DevRev is committed to empowering customer-centric companies. Their product, the world's first Developer CRM, combines multiple tools and workflows in one seamless experience, allowing developers and customers to connect through a digital product.
Dan Flynn, designer and partner at Standard Projects, explained the actual scope of DevRev's offering: "For decades, developers (or in DevRev's eyes, 'makers') have been disconnected from both the result of their labour – the customers using their product – but also siloed within organisations, removed from the tangible results generated by their work. DevRev changes all that. By painting a clear picture of customers' needs, it allows developers to shape products to those needs and achieve true product-led growth."
To help DevRev ensure that its groundbreaking offer stood out in a sea of other SaaS products, Standard Projects was tasked to take a somewhat complex B2B offering and find a way to visually and verbally communicate the value, benefits and uses of this multi-faceted platform with clarity and simplicity.
For Flynn and his team, standing out in the saturated SaaS market and showing off the elevated nature of DevRev's product and service meant that the brand needed to part ways with the scrappy, playful aesthetic that many SaaS platforms lean into. DevRev needed to communicate maturity and premiumisation while still speaking to creative minds – makers – about the powerful benefits of the tools.
"We didn't want to be pigeonholed as 'yet another SaaS product' and certainly wanted to avoid the category's obsession with juvenile trends, illustration and language," Flynn told Creative Boom. "DevRev has a highly engineered, technical product that is seamless and intuitive. That simplicity doesn't have to be communicated as childish or playful. Instead, we focussed on the net benefit of adopting DevRev – with DevRev, you 'Make Work Matter' by giving insight, purpose and power to developers and customers alike."
"Make Work Matter" became the underpinning idea of Standard Projects' approach to DevRev's brand. Flynn shared that his team asked themselves questions like: "How can we "make" a system that is engaging and clear, a key focus for all DevRev "makers"? How can we create a system that "works" as engineered and elegant a fashion as the product itself? And how can we ensure design components "matter", and are as intuitive and intentional as the resulting user experience?"
The answers to these questions influenced everything from choice of typeface to colour, graphic language and even copywriting. Working with DevRev's existing logo (triangles and circles), Standard Projects brought harmony to its geometric form with the new wordmark's high x-height and horizontal terminals but maintained some engineered precision with a somewhat aggressive cap "R". Further lowercase letterforms across the DevRev sub-brands also convey touches of a more engineered construction (lowercase "t", cap "C").
Flynn explained: "The geometric graphic language connects to the existing logo. Sub-divided – the simple symbol applied to a more complex grid – cue notions of technical simplicity through a set of infinitely changeable symbols. It is further fleshed out through dot-matrix treatments of objects and images, referencing both logo and the vast swathes of complex data DevRev uses to 'paint a better picture of a customer'."

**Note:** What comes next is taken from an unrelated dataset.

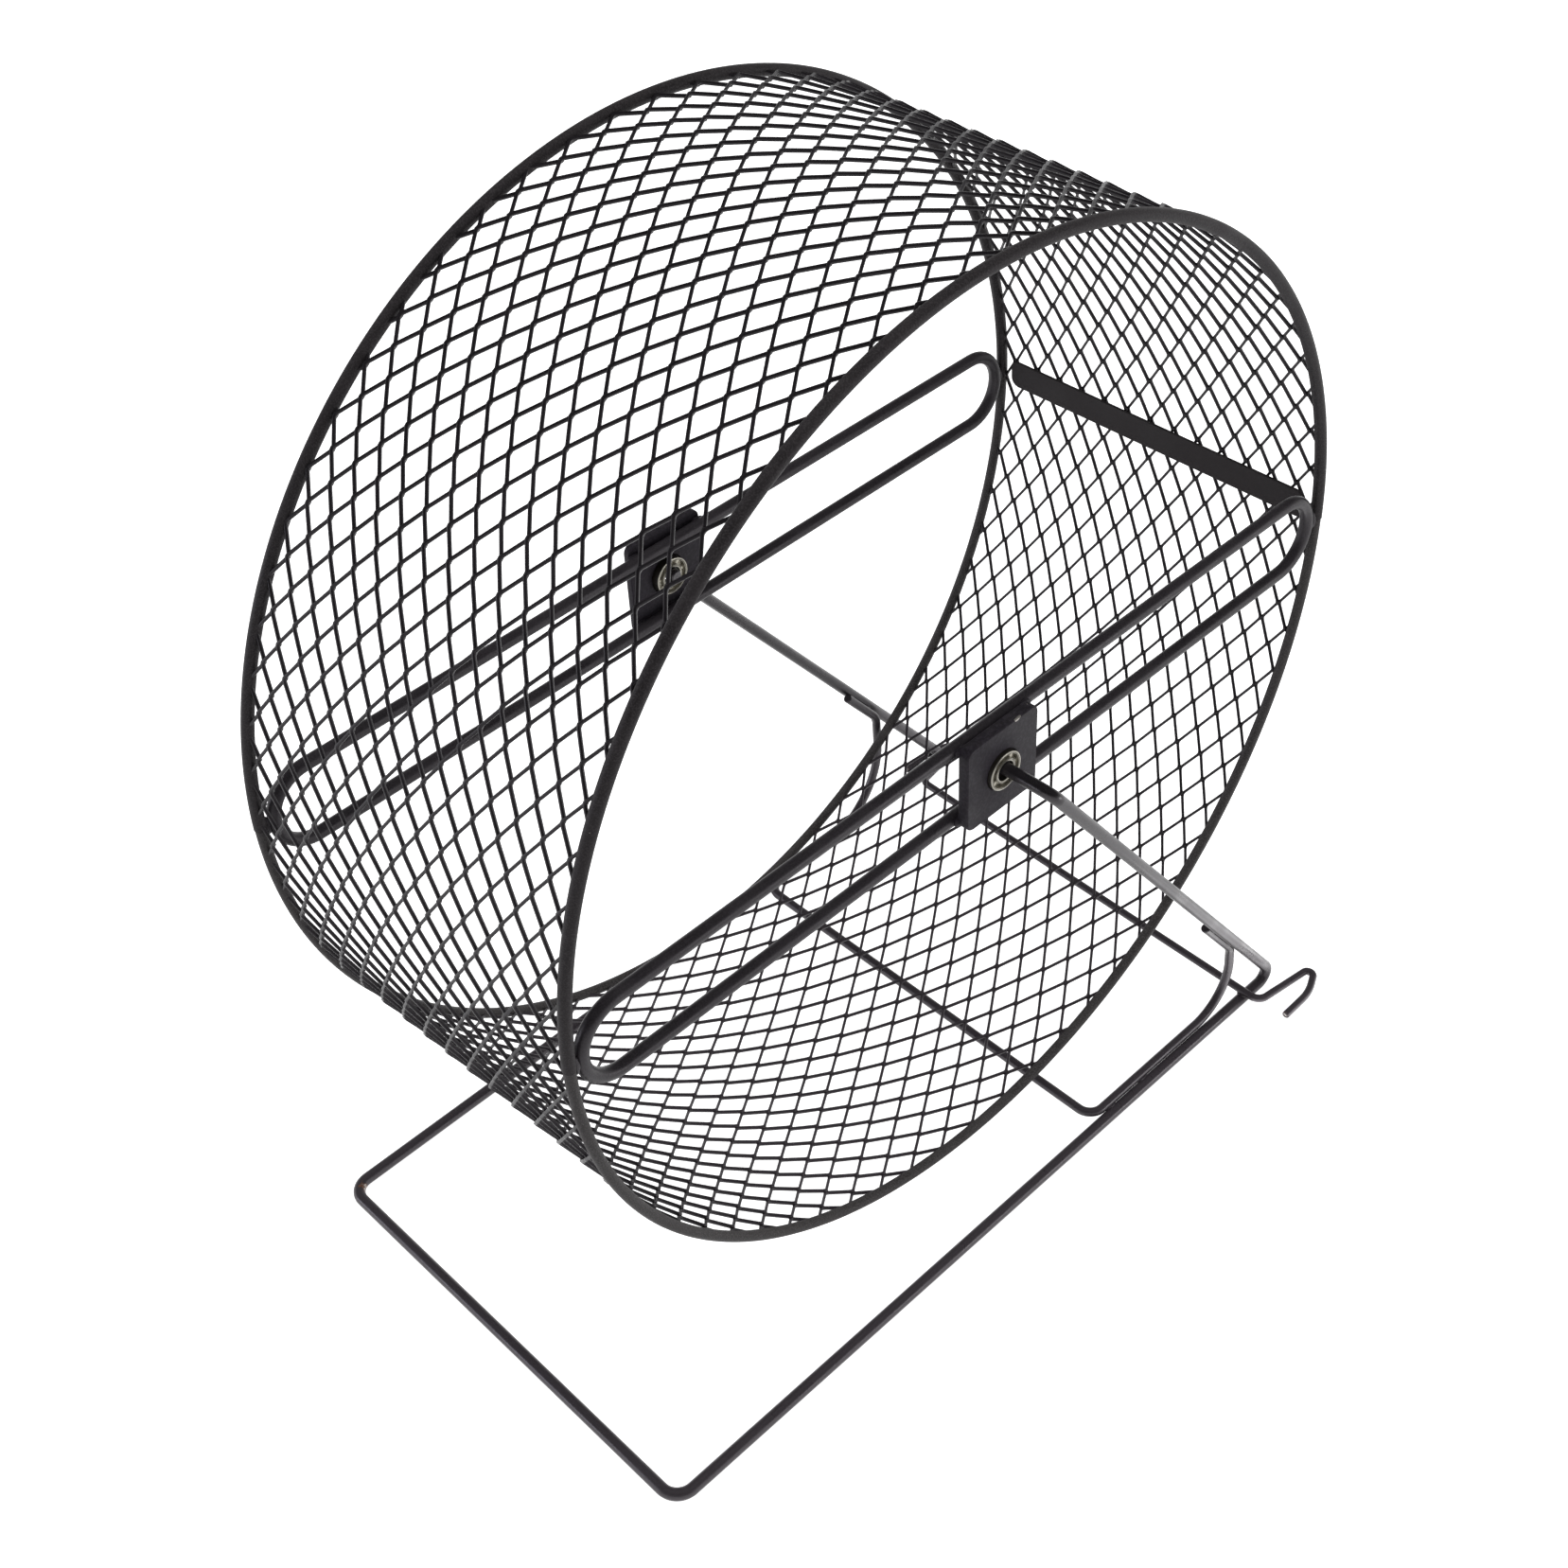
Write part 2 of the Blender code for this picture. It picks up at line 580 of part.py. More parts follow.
def bearing_balls(side_name, middle, train):
    """The balls of one bearing, each a piece of its own."""
    for ball in range(BALL_COUNT):
        form = bmesh.new()
        bmesh.ops.create_icosphere(form, subdivisions=1, radius=BALL_RADIUS)
        name = f"bearing_ball_{side_name}_{ball + 1}"
        made = piece(name, form, train, bright(name))
        made.location = on_drum(middle, BALL_PITCH_RADIUS, 2 * pi * ball / BALL_COUNT)


def bearing_cage(side_name, middle, train):
    """The ribbon cage: it swells round each ball, and each ball has a window in it."""
    steps = BALL_COUNT * CAGE_STEPS_PER_BALL
    inner = BALL_PITCH_RADIUS - CAGE_THICKNESS / 2
    outer = BALL_PITCH_RADIUS + CAGE_THICKNESS / 2
    pocket = BALL_RADIUS + BALL_PLAY
    swell = pocket + CAGE_WALL
    waist = CAGE_WAIST / 2
    form = bmesh.new()
    rings = []
    for step in range(steps):
        angle = 2 * pi * step / steps
        half = waist + (swell - waist) * (1 + cos(BALL_COUNT * angle)) / 2
        section = ((-half, inner), (half, inner), (half, outer), (-half, outer))
        rings.append([form.verts.new(on_drum(middle + x, radius, angle)) for x, radius in section])
    for at in range(steps):
        for side in range(4):
            form.faces.new((rings[at - 1][side - 1], rings[at - 1][side], rings[at][side], rings[at][side - 1]))
    name = "bearing_cage_" + side_name
    cage = piece(name, form, train, bright(name, CAGE_STEEL))
    windows = bmesh.new()
    turns = [2 * pi * (side + 0.5) / POCKET_SIDES for side in range(POCKET_SIDES)]
    corner = pocket / cos(pi / POCKET_SIDES)
    for ball in range(BALL_COUNT):
        angle = 2 * pi * ball / BALL_COUNT
        forwards = Vector((0, sin(angle), cos(angle)))
        ends = []
        for radius in (inner - OVERRUN, outer + OVERRUN):
            centre = on_drum(middle, radius, angle)
            along = Vector((corner, 0, 0))
            ends.append([windows.verts.new(centre + along * cos(t) + forwards * corner * sin(t)) for t in turns])
        for at in range(POCKET_SIDES):
            windows.faces.new((ends[0][at - 1], ends[0][at], ends[1][at], ends[1][at - 1]))
        for end in ends:
            windows.faces.new(end)
    cut(cage, piece(name + "_windows", windows, train, bright(name + "_windows"), smooth=False))


def bearings(wheel, inner_body, train):
    """Both open ball bearings."""
    for side_name, middle in (("right", RIGHT_BEARING_X), ("left", LEFT_BEARING_X)):
        bearing_rings(side_name, middle, wheel, inner_body)
        bearing_balls(side_name, middle, train)
        bearing_cage(side_name, middle, train)


def main():
    clear_scene()
    points = stand_points()
    root = empty("hamster_wheel", None, middle(points))
    axle = (-WHEEL_OFFSET, 0, WHEEL_HEIGHT)
    inner_body = empty("inner_rings_axis", root, axle)
    train = empty("ball_train_axis", root, axle)
    wheel = empty("wheel_axis", root, axle)
    stand_wire(root, points)
    brace_wire(root)
    hook_wire(root)
    rims(wheel)
    mesh_band(wheel)
    seam_strip(wheel)
    spoke_loops(wheel)
    hub_plates(wheel)
    bearings(wheel, inner_body, train)


main()
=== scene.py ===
"""The looks of a hamster wheel: a running drum of expanded metal on two open ball bearings, held by a
bent wire stand with a brace and two cage hooks. Lengths are metres, +Z is up and the front is -Y."""

from math import asin, atan2, ceil, cos, exp, hypot, pi, radians, sin, sqrt, tan

import bmesh
import bpy
import numpy as np
from bpy.props import FloatProperty, FloatVectorProperty, IntProperty, PointerProperty
from bpy.types import Operator, Panel, PropertyGroup
from mathutils import Matrix, Vector


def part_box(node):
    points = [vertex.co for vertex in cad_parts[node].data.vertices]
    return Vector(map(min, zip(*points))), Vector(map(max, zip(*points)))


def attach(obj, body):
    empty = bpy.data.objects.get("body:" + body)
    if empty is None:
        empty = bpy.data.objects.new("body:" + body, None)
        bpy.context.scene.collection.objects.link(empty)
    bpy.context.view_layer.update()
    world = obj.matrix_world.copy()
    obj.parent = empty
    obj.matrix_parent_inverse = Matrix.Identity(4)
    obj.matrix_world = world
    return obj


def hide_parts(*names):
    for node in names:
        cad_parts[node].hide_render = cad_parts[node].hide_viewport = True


bl_info = {
    "name": "Hamster wheel",
    "version": (1, 0, 0),
    "blender": (4, 5, 0),
    "location": "3D View > Sidebar > Hamster wheel",
    "description": "Builds the pieces, the finishes and the studio of a hamster wheel around its frame",
    "category": "Add Mesh",
}

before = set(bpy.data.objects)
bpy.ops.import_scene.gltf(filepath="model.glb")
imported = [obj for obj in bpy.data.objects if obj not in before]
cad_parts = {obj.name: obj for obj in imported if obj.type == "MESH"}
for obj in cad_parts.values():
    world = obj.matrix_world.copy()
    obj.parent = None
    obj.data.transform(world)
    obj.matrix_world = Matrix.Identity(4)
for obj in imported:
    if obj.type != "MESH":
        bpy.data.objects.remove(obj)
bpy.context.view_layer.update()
MM = 0.001

# Places that the frame gives
STAND_LOW, STAND_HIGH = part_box("stand_wire")
RIM_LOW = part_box("rim_upper_left")[0]
RIM_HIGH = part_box("rim_upper_right")[1]
DRUM_X = (RIM_LOW.x + RIM_HIGH.x) / 2
DRUM_WIDTH = RIM_HIGH.x - RIM_LOW.x
RING_LOW, RING_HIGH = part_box("bearing_outer_ring_right")
AXLE = Vector((DRUM_X, (RING_LOW.y + RING_HIGH.y) / 2, (RING_LOW.z + RING_HIGH.z) / 2))
STAND_MIDDLE = Vector(((STAND_LOW.x + STAND_HIGH.x) / 2, AXLE.y, 0))
# The frame's wires have this many sides and lie on a flat one, so their middle is lower than a round wire's
FRAME_SIDES = 10

# How finely round forms are made
STAND_SIDES = 24
THIN_SIDES = 16
RIM_STEPS = 150
LOOP_END_STEPS = 28
RING_STEPS = 72
CORNER_STEPS = 8
WELD_STEPS = 8
WELD_SIDES = 14
BALL_STEPS = 14
BALL_SIDES = 24
POCKET_STEPS = 24
BEND_STEP = radians(6)

SIDES = {"right": 1, "left": -1}
# Between neighbours that are welded, pressed or run together
GAP = 0.06 * MM


def length(name, millimetres, description):
    """A size that a user may change."""
    return FloatProperty(
        name=name, description=description, default=millimetres * MM,
        precision=4, unit="LENGTH", subtype="DISTANCE",
    )


def colour(name, value, description):
    """A colour that a user may change."""
    return FloatVectorProperty(
        name=name, description=description, default=value, size=3, min=0, max=1, subtype="COLOR"
    )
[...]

Standard Projects and DevRev opted for a colour palette that Flynn describes as "rich, vibrant and arresting." He told Creative Boom: "With a colourway for each of the four main product use cases, the system breaks from the convention of 'owning' a colour, opting for a captivating palette of saturated RGBs, a lateral nod to code editors."
When it came to type, functionality was a top priority. Unica 77 – a neutral, malleable, digital revival of an '80s modernist classic, proved to be the right choice in a system where complex, technical information must be clearly delivered.
Flynn told Creative Boom: "Despite the current trends towards more expressive typefaces, a product with this potential required something more flexible, the ability for language and the design system to carry meaning, rather than the typeface alone. In use, we again make subtle nods to the tabbed structure of code editors in creating headlines and the underlying grid structure itself."
Ultimately, DevRev's new brand succeeds in carving out its unique expression that opposes much of the current aesthetic within SaaS branding. To Flynn, what he and his team have created is "proof that design for B2B SaaS doesn't have to be boring, doesn't have to be childish and that it is possible to create a brand that works as well online as it does offline."